Unscheduled incident repair action (UIRA) is a hardware event that causes a system or
partition to be rebooted in full or degraded mode. The system or partition will experience
an unscheduled outage. The restart can include some level of capability degradation, but
remaining resources are made available for productive work.
High impact outage (HIO) is a hardware failure that triggers a system crash, which is not
recoverable by immediate reboot. This is usually caused by failure of a component that is
critical to system operation and is, in some sense, a measure of system single
points-of-failure. HIOs result in the most significant availability impact on the system,
because repairs cannot be effected without a service call.

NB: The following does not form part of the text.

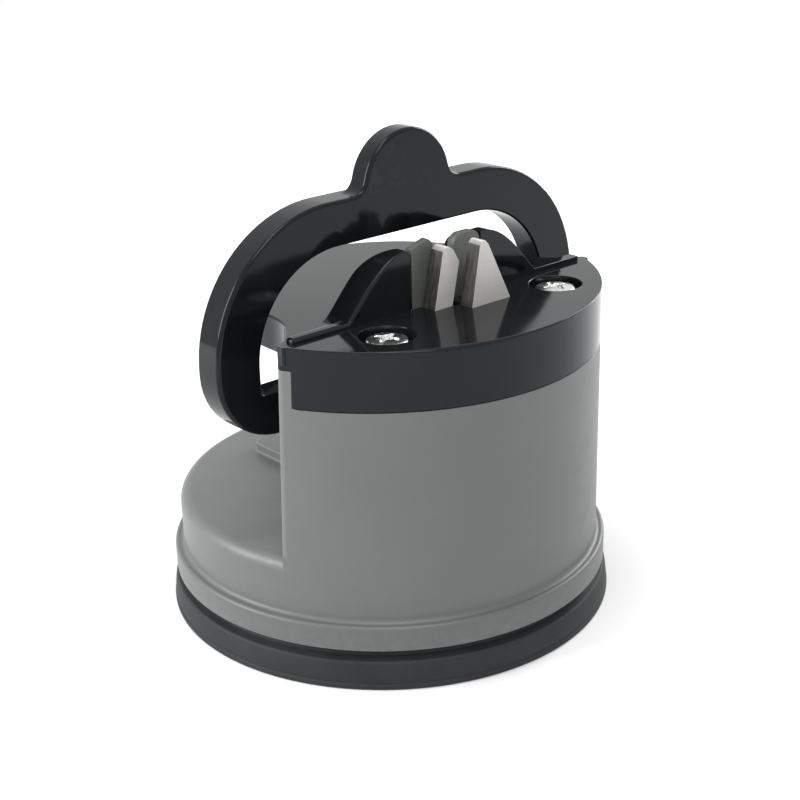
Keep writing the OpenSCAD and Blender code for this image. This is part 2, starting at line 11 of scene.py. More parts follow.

A consistent, architecture-driven focus on system RAS (using the techniques described in this
document and deploying appropriate configurations for availability), has led to almost
complete elimination of HIOs in currently available POWER processor servers.
The clear design goal for Power Systems is to prevent hardware faults from causing an
outage: platform or partition. Part selection for reliability, redundancy, recovery and
self-healing techniques, and degraded operational modes are used in a coherent, methodical
strategy to avoid HIOs and UIRAs.
4.2 Availability
IBMs extensive system of FFDC error checkers also supports a strategy of Predictive Failure
Analysis®, which is the ability to track intermittent correctable errors and to vary components
off-line before they reach the point of hard failure causing a crash.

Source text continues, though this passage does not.